My teacher is world class. Arshad Arbab/EPA

What would you do with $1m? One lucky teacher may have to start thinking. Entries are now open for a new $1m Global Teacher Prize, launched by the Varkey GEMS Foundation, the philanthropic arm of the Dubai-based private education provider, at the Global Education and Skills Forum.

The award – touted by its organisers as a “Nobel Prize” for teaching – will be given in November 2014 to a single teacher, from any country in the world, who has “achieved exceptional results” and “won the respect of the community”. They also need to have “provided a role model”, “encouraged others to join the profession”, “opened up access to quality education for all” and “prepared young people to be global citizens”.

The money will come in instalments over a decade, and there is one condition: that the teacher has to remain a teacher for at least five years.

What are your initial reactions if you’re a teacher? Was it: “Wow $1,000,000. That’s a heck of a list, I don’t stand a chance of qualifying. Only one teacher? From the whole world? Who is going to do the judging – and how on earth are they to make a reasoned choice?”

I expect thoughts similar to those will go through the heads of many teachers. But there is a different question to consider on whether this will help raise the profile of a much-hounded profession.

Status of teaching

As part of the background information to the announcement we are told that “only in China” were teachers viewed as having the same status as doctors.

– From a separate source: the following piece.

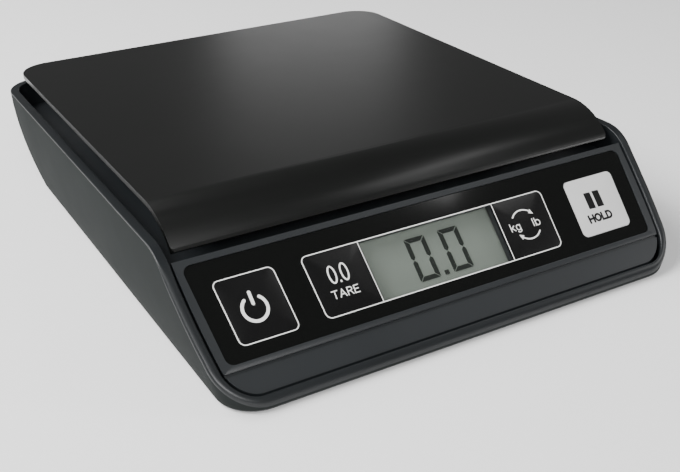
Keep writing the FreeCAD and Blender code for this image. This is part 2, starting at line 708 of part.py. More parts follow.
def battery_door():
    """Flush door with two hinge knuckles at the front and a latch tongue at the back."""
    z0 = FOOT_PROUD
    gap = 0.4
    plate = box(BAY_X - BAY_HALF + gap, BAY_X + BAY_HALF - gap, DOOR_HINGE_Y - 0.8,
                BAY_Y[1] - gap, z0, z0 + DOOR_THICK)
    pieces = [plate]
    for side in (-1, 1):
        x0 = BAY_X + side * 12 - 3
        knuckle = Part.makeCylinder(1.8, 6, Vector(x0, DOOR_HINGE_Y, DOOR_HINGE_Z), Vector(1, 0, 0))
        web = box(x0, x0 + 6, DOOR_HINGE_Y - 0.8, DOOR_HINGE_Y + 1.2, z0 + 0.5, DOOR_HINGE_Z)
        pieces += [knuckle, web]
    pieces.append(box(BAY_X - 5, BAY_X + 5, BAY_Y[1] - 3.2, BAY_Y[1] - 2.0, z0 + 1, z0 + 5.5))
    door = fuse(pieces)
    bore = Part.makeCylinder(0.85, 60, Vector(BAY_X - 30, DOOR_HINGE_Y, DOOR_HINGE_Z), Vector(1, 0, 0))
    thumb = box(BAY_X - 7, BAY_X + 7, BAY_Y[1] - 8, BAY_Y[1] - 5.5, z0 - 1, z0 + 0.5)
    return door.cut(bore).cut(thumb)


def door_pin():
    """Hinge pin across the bay, held in both side walls."""
    reach = BAY_HALF
    return Part.makeCylinder(0.8, 2 * reach, Vector(BAY_X - reach, DOOR_HINGE_Y, DOOR_HINGE_Z),
                             Vector(1, 0, 0))


# ---------------------------------------------------------------- small parts
def rubber_feet():
    return Part.makeCompound([post(x, y, 0, 2.2, FOOT_R) for x, y in FEET])


def housing_screws():
    up = Vector(0, 0, 1)
    return Part.makeCompound([pan_head_screw(Vector(x, y, SCREW_HEAD_Z), up, 2.8, 2.2, 1.5, 13)
                              for x, y in HOUSING_SCREWS])


def board_screws():
    return Part.makeCompound([pan_head_screw(slope_point(x, s, BOARD_UNDER), SLOPE_NORMAL, 2.1, 1.4, 1.0, 4.6)
                              for x, s in BOARD_SCREWS])


def cell_base_screws():
    up = Vector(0, 0, 1)
    return Part.makeCompound([pan_head_screw(Vector(0, y, 4.4), up, 3.5, 2.6, 2.0, 14)
                              for y in CELL_BASE_Y])


def cell_top_screws():
    down = Vector(0, 0, -1)
    top = CARRIER_Z + 4
    return Part.makeCompound([pan_head_screw(Vector(0, y, top), down, 3.5, 2.6, 2.0, 14)
                              for y in CELL_TOP_Y])


# ---------------------------------------------------------------- write every node
save("housing_tray", housing_tray())
save("console_cover", console_cover())
save("overlay_panel", overlay_panel())
for key_name, (key_left, key_right) in KEYS.items():
    save(key_name, key(key_left, key_right))
    save(key_name + "_dome", key_dome(key_left, key_right))
save("display_window", tapered_box(WINDOW_LEFT + 0.1, WINDOW_RIGHT - 0.1, KEY_TOP + 0.1, KEY_END - 0.1,
                                   -OVERLAY_THICK, -0.05))
save("display_gasket", frame_layer(GASKET_END, COVER_UNDER, 0, 2.6))
save("lcd_front_glass", lcd_layer(FRONT_GLASS_END, GASKET_END))
save("lcd_digits", lcd_digits())
save("lcd_rear_glass", lcd_layer(REAR_GLASS_END, DIGIT_END))
save("lcd_reflector", lcd_layer(REFLECTOR_END, REAR_GLASS_END, 0.5))
save("lcd_holder", frame_layer(BOARD_TOP, GASKET_END, 1.0, 1.0))
save("zebra_strips", zebra_strips())
save("main_board", main_board())
save("board_screws", board_screws())
save("controller_chip", under_board(-8, 6, 12, 26, 1.6))
save("converter_chip", under_board(22, 27, 20, 24, 1.4))
save("timing_crystal", under_board(-17, -12, 14, 17.6, 2.6))
save("capacitors", capacitors())
save("load_cell_socket", board_socket(*CELL_PLUG))
save("battery_socket", board_socket(*BATTERY_PLUG))
save("load_cell_plug", lead_plug(*CELL_PLUG))
save("battery_plug", lead_plug(*BATTERY_PLUG))
save("load_cell_lead", load_cell_lead())
save("battery_leads", battery_leads())
save("load_cell", load_cell())
save("gauge_covers", gauge_covers())
save("cell_base_spacer", spacer(CELL_BASE_Y, CELL_BOSS_TOP, CELL_Z))
save("cell_base_screws", cell_base_screws())
save("cell_top_spacer", spacer(CELL_TOP_Y, CELL_TOP, CARRIER_Z))
save("cell_top_screws", cell_top_screws())
save("platform_carrier", platform_carrier())
save("platform_cushions", platform_cushions())
save("platform", platform())
save("overload_stops", overload_stops())
for cell_index, cell_place in enumerate(("left", "middle", "right")):
    save("battery_" + cell_place, battery(cell_index))
save("bay_contacts", bay_contacts())
save("bay_springs", bay_springs())
save("battery_door", battery_door())
save("door_pin", door_pin())
save("rubber_feet", rubber_feet())
save("housing_screws", housing_screws())
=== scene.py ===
"""Looks of the platform shipping scale: rounded housing bead, satin platform, glossy panel with its
pillowed keys and printed symbols, and the materials of everything inside. Lengths are millimetres
until a mesh is made, x to the user's right, y to the back, z up.
"""
import functools
import json
import math

import bmesh
import bpy
from mathutils import Matrix, Vector


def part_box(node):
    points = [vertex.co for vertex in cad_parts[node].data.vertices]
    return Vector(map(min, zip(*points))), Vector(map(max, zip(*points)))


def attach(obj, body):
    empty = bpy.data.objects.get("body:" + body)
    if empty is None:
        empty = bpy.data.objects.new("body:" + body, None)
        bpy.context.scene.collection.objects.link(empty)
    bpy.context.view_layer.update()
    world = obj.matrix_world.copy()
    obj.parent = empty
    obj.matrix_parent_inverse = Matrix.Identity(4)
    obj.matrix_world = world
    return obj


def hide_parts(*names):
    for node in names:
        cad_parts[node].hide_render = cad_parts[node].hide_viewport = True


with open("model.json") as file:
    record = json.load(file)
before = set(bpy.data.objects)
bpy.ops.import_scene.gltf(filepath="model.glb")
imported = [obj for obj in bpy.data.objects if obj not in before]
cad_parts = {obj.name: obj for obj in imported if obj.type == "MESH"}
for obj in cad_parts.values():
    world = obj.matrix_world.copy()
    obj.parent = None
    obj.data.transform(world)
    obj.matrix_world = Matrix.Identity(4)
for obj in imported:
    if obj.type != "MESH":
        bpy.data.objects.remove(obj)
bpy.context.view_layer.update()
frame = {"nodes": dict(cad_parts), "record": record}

MM = 0.001

# Housing, as the CAD has it but for slightly tighter front corners.
FRONT = -118.8
FOOT_PROUD = 1.0
RIM_TOP = 44.3
FLOOR_TOP = 3.2
RIM_WALL = 3.7
FRONT_WALL = 2.2
RIM_BEND = 20.0
CREST = 1.3
# (z, half width, rear y, front corner radius, rear corner radius)
TRAY_SECTIONS = (
    (1.0, 95.3, 101.0, 14.0, 12.0),
    (22.0, 99.8, 112.4, 11.5, 14.0),
    (44.3, 101.6, 118.8, 14.0, 16.0),
)
SLOPE = math.radians(43.1)
SLOPE_Y = -80.6
SLOPE_Z = 38.1
SLOPE_NORMAL = Vector((0, -math.sin(SLOPE), math.cos(SLOPE)))
# Rounding of the rim: its value where the rim is level, and what is added where it is the console's bead.
ROUND_OUT = (0.5, 1.7)
ROUND_IN = (0.45, 0.75)
DROP_OUT = (0.5, 1.4)
BEAD_FALL = 8                 # the rim has its full bead this far below its top
WALL_STEPS = 8                # faces up the outer wall, after the two of the foot's edge
FOOT_STEPS = 2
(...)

In several countries – much of Europe, Japan and Brazil or example – a sizeable proportion of parents would not encourage their children to enter the teaching profession. This information is not new and is largely accepted: in many countries there is a poor and often declining view of the status of teachers in society.

The question now is how well this enormous prize is likely to change the opinion in several societies, particularly if there is only to be one prize across the whole world.

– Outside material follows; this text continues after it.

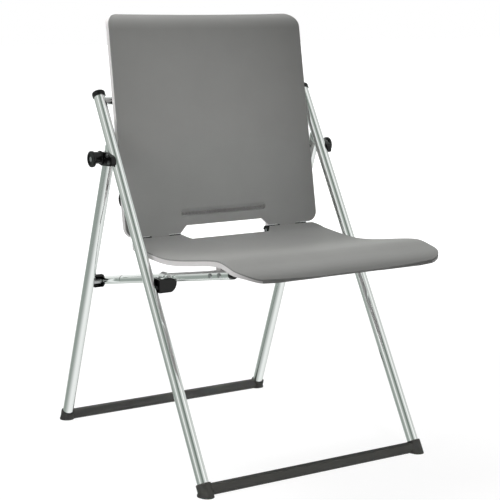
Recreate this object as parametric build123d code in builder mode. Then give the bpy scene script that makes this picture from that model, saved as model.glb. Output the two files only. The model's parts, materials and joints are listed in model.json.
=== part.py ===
from build123d import *
from math import asin, atan, atan2, cos, degrees, hypot, radians, sin, tan
import os

# Folding nesting chair. X runs across the chair, the sitter looks along -Y, +Z is up and the
# feet stand on Z = 0. Side-view places are given as (y, z) from the middle of the stance.

# ---------------------------------------------------------------- driving dimensions, mm
# Leg frames
tube_d = 22.0                # bright steel leg tube
tube_wall = 1.5
leg_half = 240.0             # middle of the chair to the leg tubes
foot_half = 287.5            # middle of the stance to each foot bar
foot_axis_z = 11.6           # height at which the legs enter the foot bars
front_lean = 30.0            # front legs, from vertical
front_length = 788.0         # front leg, foot bar to top end
cross_tube_d = 15.0          # rail between the front legs behind the backrest
cross_tube_wall = 1.2
cross_below = 8.5            # its place below the leg's top end
cross_behind = 3.2           # and behind the leg's axis
cap_over = 2.0               # leg cap's head, wider than the leg all round
cap_h = 11.0
cap_round = 5.0
cap_plug = 16.0
fit = 0.1                    # easy fit of moulded parts on tubes
running = 0.05               # radial clearance of pivots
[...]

One prize means only one country wins. The media are likely to ask the question “what is wrong with all the rest?” It could easily play to the negative.

Entry will be by personal recommendation by a sponsoring individual, or teachers can also apply themselves. So there is a golden opportunity for campaigning or management by governments or professional groups who may be keen to get a brief spotlight on the world stage.

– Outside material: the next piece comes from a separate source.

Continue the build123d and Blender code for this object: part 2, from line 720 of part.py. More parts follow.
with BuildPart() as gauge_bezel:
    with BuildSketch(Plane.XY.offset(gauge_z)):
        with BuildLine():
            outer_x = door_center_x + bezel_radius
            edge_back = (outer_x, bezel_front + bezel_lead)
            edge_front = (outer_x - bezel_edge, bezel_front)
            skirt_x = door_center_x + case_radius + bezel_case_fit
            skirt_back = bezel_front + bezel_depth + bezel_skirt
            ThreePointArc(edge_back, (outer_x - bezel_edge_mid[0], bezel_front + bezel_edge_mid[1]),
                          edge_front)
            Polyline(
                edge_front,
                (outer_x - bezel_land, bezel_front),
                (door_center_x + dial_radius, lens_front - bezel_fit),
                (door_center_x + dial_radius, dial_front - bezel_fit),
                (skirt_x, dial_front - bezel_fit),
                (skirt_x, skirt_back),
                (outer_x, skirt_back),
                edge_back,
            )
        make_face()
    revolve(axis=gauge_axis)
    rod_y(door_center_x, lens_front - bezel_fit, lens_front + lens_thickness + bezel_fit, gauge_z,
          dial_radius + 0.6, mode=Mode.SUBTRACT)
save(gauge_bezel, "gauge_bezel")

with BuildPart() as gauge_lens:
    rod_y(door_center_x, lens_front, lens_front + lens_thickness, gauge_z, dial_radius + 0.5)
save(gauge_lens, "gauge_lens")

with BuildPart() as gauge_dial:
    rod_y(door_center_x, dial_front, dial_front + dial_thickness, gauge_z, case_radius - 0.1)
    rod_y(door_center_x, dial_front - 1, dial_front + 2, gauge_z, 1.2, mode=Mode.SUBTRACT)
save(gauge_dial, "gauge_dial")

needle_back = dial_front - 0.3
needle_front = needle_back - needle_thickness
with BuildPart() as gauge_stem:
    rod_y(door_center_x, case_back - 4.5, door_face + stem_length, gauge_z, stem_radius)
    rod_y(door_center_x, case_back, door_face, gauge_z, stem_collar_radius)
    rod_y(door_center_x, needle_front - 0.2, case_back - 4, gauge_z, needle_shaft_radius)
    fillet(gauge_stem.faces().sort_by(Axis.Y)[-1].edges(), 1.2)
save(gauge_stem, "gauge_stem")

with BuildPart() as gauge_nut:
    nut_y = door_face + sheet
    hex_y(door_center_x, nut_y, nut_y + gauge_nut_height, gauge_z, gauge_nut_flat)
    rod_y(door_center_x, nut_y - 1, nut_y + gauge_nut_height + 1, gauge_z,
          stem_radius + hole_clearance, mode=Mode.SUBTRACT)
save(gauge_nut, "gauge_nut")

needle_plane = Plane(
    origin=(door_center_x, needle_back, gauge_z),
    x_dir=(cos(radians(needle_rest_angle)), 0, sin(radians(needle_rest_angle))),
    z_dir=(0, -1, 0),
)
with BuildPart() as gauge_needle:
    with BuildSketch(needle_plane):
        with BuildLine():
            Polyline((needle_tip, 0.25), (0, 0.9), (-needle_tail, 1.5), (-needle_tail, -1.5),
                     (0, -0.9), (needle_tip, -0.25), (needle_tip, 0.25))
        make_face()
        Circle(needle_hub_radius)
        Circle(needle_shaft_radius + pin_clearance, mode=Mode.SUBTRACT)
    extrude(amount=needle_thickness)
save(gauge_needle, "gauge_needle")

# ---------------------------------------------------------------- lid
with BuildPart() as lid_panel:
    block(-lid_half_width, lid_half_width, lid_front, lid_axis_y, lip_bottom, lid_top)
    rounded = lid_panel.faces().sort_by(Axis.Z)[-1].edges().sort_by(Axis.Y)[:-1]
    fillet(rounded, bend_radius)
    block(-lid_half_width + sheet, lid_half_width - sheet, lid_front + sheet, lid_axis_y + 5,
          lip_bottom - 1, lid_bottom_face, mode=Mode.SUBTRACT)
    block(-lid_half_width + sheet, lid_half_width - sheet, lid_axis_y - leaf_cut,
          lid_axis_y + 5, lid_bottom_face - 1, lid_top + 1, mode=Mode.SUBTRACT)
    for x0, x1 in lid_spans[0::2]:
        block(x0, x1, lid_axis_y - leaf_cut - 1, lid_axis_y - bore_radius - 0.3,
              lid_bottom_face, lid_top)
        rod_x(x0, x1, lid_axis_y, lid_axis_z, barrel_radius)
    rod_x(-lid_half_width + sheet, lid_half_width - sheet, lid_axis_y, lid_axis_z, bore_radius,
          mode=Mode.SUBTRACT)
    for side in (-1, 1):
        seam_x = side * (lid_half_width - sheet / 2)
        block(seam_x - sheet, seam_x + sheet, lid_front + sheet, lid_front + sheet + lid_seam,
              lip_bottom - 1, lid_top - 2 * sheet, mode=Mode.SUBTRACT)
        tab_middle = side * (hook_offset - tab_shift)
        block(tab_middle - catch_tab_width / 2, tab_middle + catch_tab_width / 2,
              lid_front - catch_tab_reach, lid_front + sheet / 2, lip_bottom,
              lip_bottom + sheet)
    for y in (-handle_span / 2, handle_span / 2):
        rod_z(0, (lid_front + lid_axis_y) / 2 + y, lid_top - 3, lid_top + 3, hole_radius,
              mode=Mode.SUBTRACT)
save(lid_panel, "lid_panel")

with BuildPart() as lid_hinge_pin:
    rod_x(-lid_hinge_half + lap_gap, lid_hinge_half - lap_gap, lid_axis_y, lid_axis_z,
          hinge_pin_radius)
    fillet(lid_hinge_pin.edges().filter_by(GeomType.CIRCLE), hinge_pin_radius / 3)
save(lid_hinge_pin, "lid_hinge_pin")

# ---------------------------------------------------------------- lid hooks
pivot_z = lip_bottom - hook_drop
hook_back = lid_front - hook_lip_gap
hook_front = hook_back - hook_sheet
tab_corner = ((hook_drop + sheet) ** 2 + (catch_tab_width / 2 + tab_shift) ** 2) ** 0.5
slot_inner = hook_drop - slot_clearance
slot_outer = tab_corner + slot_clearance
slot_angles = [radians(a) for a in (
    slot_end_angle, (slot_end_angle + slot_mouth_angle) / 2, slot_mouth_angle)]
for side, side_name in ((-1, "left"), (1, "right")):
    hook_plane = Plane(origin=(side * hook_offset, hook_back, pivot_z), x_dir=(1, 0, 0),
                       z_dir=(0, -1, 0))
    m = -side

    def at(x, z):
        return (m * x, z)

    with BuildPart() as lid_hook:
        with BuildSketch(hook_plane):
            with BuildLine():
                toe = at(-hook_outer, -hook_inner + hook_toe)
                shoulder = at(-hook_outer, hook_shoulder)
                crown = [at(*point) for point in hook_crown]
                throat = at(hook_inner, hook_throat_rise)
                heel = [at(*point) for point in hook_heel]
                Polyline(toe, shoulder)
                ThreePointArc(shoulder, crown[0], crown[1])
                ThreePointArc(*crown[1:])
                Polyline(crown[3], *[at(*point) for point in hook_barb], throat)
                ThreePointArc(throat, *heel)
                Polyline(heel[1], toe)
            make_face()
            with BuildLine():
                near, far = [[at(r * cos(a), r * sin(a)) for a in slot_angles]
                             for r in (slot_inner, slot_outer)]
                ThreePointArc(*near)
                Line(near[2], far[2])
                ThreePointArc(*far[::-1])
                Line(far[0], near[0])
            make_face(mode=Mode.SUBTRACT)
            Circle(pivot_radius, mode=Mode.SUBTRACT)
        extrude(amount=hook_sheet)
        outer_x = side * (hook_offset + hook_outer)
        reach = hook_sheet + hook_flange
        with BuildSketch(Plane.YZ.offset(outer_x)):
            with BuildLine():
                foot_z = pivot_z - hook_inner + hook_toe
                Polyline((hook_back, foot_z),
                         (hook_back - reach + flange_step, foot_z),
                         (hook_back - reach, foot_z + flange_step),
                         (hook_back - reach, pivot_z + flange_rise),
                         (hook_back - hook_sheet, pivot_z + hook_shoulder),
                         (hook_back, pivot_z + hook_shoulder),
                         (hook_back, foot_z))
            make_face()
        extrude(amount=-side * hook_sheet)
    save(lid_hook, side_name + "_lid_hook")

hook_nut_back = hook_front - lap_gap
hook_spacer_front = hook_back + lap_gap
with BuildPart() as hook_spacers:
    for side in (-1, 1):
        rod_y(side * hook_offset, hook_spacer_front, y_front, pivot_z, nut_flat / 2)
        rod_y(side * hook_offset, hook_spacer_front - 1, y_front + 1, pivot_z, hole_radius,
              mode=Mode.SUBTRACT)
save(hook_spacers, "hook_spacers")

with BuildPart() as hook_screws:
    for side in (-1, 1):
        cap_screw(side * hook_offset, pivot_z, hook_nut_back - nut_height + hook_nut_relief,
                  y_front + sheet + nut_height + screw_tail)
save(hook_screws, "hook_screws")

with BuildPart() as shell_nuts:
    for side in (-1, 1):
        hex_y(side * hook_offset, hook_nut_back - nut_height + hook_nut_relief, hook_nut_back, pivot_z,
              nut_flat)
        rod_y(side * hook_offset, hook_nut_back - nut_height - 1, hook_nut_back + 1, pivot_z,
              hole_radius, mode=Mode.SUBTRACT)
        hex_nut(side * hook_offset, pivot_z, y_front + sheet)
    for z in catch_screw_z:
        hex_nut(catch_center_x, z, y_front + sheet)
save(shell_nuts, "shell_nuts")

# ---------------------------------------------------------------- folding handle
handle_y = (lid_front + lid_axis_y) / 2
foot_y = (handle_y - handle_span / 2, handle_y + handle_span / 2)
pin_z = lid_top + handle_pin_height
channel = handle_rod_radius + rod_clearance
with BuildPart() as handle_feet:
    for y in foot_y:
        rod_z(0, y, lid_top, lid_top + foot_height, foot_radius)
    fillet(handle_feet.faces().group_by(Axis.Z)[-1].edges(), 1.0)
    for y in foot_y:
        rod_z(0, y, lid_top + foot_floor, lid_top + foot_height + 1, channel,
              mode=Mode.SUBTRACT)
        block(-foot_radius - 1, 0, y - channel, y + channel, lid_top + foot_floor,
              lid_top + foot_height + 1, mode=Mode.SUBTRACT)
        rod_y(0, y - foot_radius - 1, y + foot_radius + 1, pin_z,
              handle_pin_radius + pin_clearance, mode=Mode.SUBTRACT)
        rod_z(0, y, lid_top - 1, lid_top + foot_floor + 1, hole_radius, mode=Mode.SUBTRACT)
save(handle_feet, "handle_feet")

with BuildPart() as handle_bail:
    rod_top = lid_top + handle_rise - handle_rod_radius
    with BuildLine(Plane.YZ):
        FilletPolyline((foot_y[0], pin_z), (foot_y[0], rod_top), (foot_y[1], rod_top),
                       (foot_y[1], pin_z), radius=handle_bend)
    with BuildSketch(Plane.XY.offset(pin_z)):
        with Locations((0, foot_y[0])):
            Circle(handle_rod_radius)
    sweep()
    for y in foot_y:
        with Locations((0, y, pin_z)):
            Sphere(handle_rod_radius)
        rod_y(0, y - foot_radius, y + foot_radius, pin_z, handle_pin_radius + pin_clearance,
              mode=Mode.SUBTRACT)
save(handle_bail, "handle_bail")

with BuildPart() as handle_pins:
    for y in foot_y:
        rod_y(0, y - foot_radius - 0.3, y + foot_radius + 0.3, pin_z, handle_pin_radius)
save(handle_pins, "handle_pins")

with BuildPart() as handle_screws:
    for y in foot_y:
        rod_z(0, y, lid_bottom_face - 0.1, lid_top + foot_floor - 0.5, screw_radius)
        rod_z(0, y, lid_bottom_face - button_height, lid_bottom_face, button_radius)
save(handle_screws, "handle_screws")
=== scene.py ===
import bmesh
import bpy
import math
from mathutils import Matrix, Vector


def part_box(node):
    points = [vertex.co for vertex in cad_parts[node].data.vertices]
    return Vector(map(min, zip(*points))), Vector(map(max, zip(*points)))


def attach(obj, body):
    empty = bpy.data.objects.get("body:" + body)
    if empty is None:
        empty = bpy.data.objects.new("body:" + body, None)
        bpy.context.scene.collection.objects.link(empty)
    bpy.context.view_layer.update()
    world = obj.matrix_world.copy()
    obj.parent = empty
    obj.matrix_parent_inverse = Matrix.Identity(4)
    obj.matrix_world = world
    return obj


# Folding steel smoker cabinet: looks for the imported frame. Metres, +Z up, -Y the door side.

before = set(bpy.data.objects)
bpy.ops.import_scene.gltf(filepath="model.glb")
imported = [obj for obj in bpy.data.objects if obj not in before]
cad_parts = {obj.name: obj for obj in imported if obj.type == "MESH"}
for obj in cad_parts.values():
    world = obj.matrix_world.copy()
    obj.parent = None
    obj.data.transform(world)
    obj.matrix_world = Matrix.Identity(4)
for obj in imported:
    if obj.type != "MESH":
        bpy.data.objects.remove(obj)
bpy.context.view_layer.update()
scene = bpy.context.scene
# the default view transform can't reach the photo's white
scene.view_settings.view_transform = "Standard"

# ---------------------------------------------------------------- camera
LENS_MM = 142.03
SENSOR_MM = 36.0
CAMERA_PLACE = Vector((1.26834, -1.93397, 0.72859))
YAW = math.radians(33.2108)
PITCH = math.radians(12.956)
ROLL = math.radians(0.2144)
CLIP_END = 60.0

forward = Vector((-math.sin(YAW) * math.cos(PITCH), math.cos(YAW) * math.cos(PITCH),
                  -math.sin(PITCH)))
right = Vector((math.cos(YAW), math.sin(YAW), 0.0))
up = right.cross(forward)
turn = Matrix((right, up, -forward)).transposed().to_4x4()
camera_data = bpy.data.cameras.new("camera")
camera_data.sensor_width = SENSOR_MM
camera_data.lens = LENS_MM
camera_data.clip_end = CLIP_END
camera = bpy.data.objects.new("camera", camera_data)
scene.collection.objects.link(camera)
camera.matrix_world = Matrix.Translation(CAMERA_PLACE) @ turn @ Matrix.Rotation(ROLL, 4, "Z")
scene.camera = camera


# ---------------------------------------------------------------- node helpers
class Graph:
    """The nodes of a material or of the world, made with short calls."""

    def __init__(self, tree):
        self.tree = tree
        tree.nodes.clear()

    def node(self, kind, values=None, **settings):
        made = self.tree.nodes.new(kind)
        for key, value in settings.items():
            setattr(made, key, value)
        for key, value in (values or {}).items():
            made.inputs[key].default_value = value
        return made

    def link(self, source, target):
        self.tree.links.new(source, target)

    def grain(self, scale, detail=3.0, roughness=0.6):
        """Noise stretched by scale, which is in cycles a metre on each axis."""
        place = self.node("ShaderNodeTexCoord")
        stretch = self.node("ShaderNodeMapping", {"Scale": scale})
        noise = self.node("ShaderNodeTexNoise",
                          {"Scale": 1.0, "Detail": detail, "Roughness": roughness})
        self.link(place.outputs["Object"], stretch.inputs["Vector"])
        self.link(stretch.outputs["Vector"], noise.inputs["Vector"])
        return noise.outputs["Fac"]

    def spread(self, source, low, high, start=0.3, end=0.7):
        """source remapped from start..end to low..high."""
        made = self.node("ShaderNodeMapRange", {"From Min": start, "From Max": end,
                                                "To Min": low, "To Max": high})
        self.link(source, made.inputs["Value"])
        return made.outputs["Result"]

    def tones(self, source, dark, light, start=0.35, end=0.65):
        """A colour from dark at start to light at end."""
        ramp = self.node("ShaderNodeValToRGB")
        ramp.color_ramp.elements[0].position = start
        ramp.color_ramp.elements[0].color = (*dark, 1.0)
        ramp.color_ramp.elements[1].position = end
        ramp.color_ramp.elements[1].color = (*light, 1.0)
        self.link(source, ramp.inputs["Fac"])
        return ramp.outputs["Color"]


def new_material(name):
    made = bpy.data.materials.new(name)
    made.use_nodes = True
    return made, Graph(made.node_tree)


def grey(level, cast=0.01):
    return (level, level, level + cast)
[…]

It could just be an opportunity for a media hyperactivity and over-excitement. Although it may improve the lives of a few individuals, it seems unlikely that it will change the way people think about teachers. After all the Booker Prize and Oscars help sales figures for some specific books and movies – but do they really increase the number of readers and regular film goers?

Change of this sort is not done by imposition from outside – it needs to happen at all levels, and all the time.

In England, for example there has been a “discourse of derision” for many years aimed at teachers –- more or less since schools and education became a political topic in 1988. Nearly 25 years of belittling commentary, often echoed by some newspapers, is enough to depress anybody – up to and including a whole profession. Teachers are taking strike action at the moment angry at working conditions, pay and pensions.

So, let us all celebrate the complex, challenging, stressful (but never boring) profession of teaching. Teachers used to be thought of as “public servants”. Perhaps it is time to return to that concept of serving society –- for this is what we do – keeping it ready, willing and able to face the future.

Teachers should not just be thought of as entrants in some giant lottery which any single person, as an individual, has a vanishingly small chance of winning. Rather, all those individuals need to be allowed to do the difficult task they do, the space to do it in and the time to do it well.

Is $1m per year going to be more effective spent all in one place or spread about a bit? I think the latter.